REQUEST
Restate each of the lines given below, word for word.

-- Start SOURCE MATERIAL --

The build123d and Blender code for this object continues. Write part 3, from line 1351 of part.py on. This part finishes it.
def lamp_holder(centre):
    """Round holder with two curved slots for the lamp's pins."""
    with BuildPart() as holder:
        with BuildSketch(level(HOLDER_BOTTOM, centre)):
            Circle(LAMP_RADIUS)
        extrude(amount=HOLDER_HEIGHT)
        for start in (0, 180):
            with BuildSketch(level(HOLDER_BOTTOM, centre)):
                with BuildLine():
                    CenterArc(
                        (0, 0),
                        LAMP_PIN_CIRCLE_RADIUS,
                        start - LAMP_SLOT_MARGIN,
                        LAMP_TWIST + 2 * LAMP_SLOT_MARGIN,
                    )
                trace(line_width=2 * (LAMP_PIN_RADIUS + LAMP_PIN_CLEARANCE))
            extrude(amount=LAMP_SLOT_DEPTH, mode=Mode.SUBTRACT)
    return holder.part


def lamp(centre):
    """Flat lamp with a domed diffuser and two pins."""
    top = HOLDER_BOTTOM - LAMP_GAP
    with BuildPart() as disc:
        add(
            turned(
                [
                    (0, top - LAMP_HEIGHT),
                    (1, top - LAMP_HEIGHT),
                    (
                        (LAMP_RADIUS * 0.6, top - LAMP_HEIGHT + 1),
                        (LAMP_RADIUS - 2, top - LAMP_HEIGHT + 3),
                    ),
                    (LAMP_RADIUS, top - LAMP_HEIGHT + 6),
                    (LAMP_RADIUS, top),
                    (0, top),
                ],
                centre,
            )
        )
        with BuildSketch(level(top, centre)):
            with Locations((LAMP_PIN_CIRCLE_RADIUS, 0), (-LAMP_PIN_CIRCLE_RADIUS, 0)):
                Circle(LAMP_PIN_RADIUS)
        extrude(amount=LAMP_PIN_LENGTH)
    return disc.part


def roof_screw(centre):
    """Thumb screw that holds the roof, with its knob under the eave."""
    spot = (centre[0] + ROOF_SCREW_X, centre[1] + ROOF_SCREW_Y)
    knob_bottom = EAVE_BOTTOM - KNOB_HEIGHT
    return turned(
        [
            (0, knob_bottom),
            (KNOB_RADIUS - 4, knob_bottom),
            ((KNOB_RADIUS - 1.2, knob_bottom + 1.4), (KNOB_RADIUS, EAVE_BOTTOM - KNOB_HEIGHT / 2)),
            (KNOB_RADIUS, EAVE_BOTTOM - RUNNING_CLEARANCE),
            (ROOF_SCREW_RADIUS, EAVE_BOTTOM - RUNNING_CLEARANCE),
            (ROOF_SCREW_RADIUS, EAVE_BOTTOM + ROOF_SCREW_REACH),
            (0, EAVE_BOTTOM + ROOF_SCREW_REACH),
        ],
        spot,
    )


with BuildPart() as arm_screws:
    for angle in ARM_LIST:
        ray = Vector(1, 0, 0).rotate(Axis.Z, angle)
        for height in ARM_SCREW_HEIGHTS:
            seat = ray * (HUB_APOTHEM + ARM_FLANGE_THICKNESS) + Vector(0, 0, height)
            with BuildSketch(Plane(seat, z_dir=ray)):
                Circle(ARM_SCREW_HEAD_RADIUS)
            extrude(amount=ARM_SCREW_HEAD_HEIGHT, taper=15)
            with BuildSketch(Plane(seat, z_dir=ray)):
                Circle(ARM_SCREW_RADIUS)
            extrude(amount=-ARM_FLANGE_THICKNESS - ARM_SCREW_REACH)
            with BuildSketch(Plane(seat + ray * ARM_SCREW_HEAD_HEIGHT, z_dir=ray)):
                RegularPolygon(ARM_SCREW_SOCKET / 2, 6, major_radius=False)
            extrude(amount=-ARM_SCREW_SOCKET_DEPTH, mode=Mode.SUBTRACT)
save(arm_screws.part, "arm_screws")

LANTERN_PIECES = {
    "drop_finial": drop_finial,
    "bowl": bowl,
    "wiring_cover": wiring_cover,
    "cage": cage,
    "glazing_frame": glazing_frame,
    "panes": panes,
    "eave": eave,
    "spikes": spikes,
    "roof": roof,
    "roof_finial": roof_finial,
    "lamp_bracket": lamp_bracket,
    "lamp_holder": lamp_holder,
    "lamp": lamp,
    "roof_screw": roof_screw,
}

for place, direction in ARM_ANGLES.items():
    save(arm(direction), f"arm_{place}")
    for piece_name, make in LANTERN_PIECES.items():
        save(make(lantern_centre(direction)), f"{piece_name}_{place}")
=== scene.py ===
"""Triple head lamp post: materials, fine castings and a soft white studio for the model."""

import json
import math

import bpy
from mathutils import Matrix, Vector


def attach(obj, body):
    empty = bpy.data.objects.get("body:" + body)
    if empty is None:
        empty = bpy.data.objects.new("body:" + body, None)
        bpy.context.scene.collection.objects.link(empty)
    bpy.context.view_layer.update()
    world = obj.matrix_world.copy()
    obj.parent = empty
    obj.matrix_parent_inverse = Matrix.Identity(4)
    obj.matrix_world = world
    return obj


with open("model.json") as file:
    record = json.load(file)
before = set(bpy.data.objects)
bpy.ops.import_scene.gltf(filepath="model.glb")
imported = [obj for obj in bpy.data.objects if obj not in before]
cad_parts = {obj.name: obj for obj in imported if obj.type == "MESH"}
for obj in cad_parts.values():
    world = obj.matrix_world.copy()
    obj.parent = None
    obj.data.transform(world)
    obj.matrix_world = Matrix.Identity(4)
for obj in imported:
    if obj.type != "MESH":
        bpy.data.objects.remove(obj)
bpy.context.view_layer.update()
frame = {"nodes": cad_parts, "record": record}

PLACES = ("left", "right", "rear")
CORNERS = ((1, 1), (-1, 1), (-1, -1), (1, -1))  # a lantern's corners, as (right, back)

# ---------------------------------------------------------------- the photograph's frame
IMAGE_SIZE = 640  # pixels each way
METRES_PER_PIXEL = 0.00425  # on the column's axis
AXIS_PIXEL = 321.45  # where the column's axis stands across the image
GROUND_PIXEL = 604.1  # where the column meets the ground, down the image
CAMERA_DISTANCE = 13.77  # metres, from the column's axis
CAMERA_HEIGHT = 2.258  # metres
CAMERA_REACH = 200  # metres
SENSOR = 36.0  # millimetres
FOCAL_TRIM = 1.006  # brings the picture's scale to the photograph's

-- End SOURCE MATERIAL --

SOLUTION FOR THIS EXERCISE
The build123d and Blender code for this object continues. Write part 3, from line 1351 of part.py on. This part finishes it.
def lamp_holder(centre):
    """Round holder with two curved slots for the lamp's pins."""
    with BuildPart() as holder:
        with BuildSketch(level(HOLDER_BOTTOM, centre)):
            Circle(LAMP_RADIUS)
        extrude(amount=HOLDER_HEIGHT)
        for start in (0, 180):
            with BuildSketch(level(HOLDER_BOTTOM, centre)):
                with BuildLine():
                    CenterArc(
                        (0, 0),
                        LAMP_PIN_CIRCLE_RADIUS,
                        start - LAMP_SLOT_MARGIN,
                        LAMP_TWIST + 2 * LAMP_SLOT_MARGIN,
                    )
                trace(line_width=2 * (LAMP_PIN_RADIUS + LAMP_PIN_CLEARANCE))
            extrude(amount=LAMP_SLOT_DEPTH, mode=Mode.SUBTRACT)
    return holder.part


def lamp(centre):
    """Flat lamp with a domed diffuser and two pins."""
    top = HOLDER_BOTTOM - LAMP_GAP
    with BuildPart() as disc:
        add(
            turned(
                [
                    (0, top - LAMP_HEIGHT),
                    (1, top - LAMP_HEIGHT),
                    (
                        (LAMP_RADIUS * 0.6, top - LAMP_HEIGHT + 1),
                        (LAMP_RADIUS - 2, top - LAMP_HEIGHT + 3),
                    ),
                    (LAMP_RADIUS, top - LAMP_HEIGHT + 6),
                    (LAMP_RADIUS, top),
                    (0, top),
                ],
                centre,
            )
        )
        with BuildSketch(level(top, centre)):
            with Locations((LAMP_PIN_CIRCLE_RADIUS, 0), (-LAMP_PIN_CIRCLE_RADIUS, 0)):
                Circle(LAMP_PIN_RADIUS)
        extrude(amount=LAMP_PIN_LENGTH)
    return disc.part


def roof_screw(centre):
    """Thumb screw that holds the roof, with its knob under the eave."""
    spot = (centre[0] + ROOF_SCREW_X, centre[1] + ROOF_SCREW_Y)
    knob_bottom = EAVE_BOTTOM - KNOB_HEIGHT
    return turned(
        [
            (0, knob_bottom),
            (KNOB_RADIUS - 4, knob_bottom),
            ((KNOB_RADIUS - 1.2, knob_bottom + 1.4), (KNOB_RADIUS, EAVE_BOTTOM - KNOB_HEIGHT / 2)),
            (KNOB_RADIUS, EAVE_BOTTOM - RUNNING_CLEARANCE),
            (ROOF_SCREW_RADIUS, EAVE_BOTTOM - RUNNING_CLEARANCE),
            (ROOF_SCREW_RADIUS, EAVE_BOTTOM + ROOF_SCREW_REACH),
            (0, EAVE_BOTTOM + ROOF_SCREW_REACH),
        ],
        spot,
    )


with BuildPart() as arm_screws:
    for angle in ARM_LIST:
        ray = Vector(1, 0, 0).rotate(Axis.Z, angle)
        for height in ARM_SCREW_HEIGHTS:
            seat = ray * (HUB_APOTHEM + ARM_FLANGE_THICKNESS) + Vector(0, 0, height)
            with BuildSketch(Plane(seat, z_dir=ray)):
                Circle(ARM_SCREW_HEAD_RADIUS)
            extrude(amount=ARM_SCREW_HEAD_HEIGHT, taper=15)
            with BuildSketch(Plane(seat, z_dir=ray)):
                Circle(ARM_SCREW_RADIUS)
            extrude(amount=-ARM_FLANGE_THICKNESS - ARM_SCREW_REACH)
            with BuildSketch(Plane(seat + ray * ARM_SCREW_HEAD_HEIGHT, z_dir=ray)):
                RegularPolygon(ARM_SCREW_SOCKET / 2, 6, major_radius=False)
            extrude(amount=-ARM_SCREW_SOCKET_DEPTH, mode=Mode.SUBTRACT)
save(arm_screws.part, "arm_screws")

LANTERN_PIECES = {
    "drop_finial": drop_finial,
    "bowl": bowl,
    "wiring_cover": wiring_cover,
    "cage": cage,
    "glazing_frame": glazing_frame,
    "panes": panes,
    "eave": eave,
    "spikes": spikes,
    "roof": roof,
    "roof_finial": roof_finial,
    "lamp_bracket": lamp_bracket,
    "lamp_holder": lamp_holder,
    "lamp": lamp,
    "roof_screw": roof_screw,
}

for place, direction in ARM_ANGLES.items():
    save(arm(direction), f"arm_{place}")
    for piece_name, make in LANTERN_PIECES.items():
        save(make(lantern_centre(direction)), f"{piece_name}_{place}")
=== scene.py ===
"""Triple head lamp post: materials, fine castings and a soft white studio for the model."""

import json
import math

import bpy
from mathutils import Matrix, Vector


def attach(obj, body):
    empty = bpy.data.objects.get("body:" + body)
    if empty is None:
        empty = bpy.data.objects.new("body:" + body, None)
        bpy.context.scene.collection.objects.link(empty)
    bpy.context.view_layer.update()
    world = obj.matrix_world.copy()
    obj.parent = empty
    obj.matrix_parent_inverse = Matrix.Identity(4)
    obj.matrix_world = world
    return obj


with open("model.json") as file:
    record = json.load(file)
before = set(bpy.data.objects)
bpy.ops.import_scene.gltf(filepath="model.glb")
imported = [obj for obj in bpy.data.objects if obj not in before]
cad_parts = {obj.name: obj for obj in imported if obj.type == "MESH"}
for obj in cad_parts.values():
    world = obj.matrix_world.copy()
    obj.parent = None
    obj.data.transform(world)
    obj.matrix_world = Matrix.Identity(4)
for obj in imported:
    if obj.type != "MESH":
        bpy.data.objects.remove(obj)
bpy.context.view_layer.update()
frame = {"nodes": cad_parts, "record": record}

PLACES = ("left", "right", "rear")
CORNERS = ((1, 1), (-1, 1), (-1, -1), (1, -1))  # a lantern's corners, as (right, back)

# ---------------------------------------------------------------- the photograph's frame
IMAGE_SIZE = 640  # pixels each way
METRES_PER_PIXEL = 0.00425  # on the column's axis
AXIS_PIXEL = 321.45  # where the column's axis stands across the image
GROUND_PIXEL = 604.1  # where the column meets the ground, down the image
CAMERA_DISTANCE = 13.77  # metres, from the column's axis
CAMERA_HEIGHT = 2.258  # metres
CAMERA_REACH = 200  # metres
SENSOR = 36.0  # millimetres
FOCAL_TRIM = 1.006  # brings the picture's scale to the photograph's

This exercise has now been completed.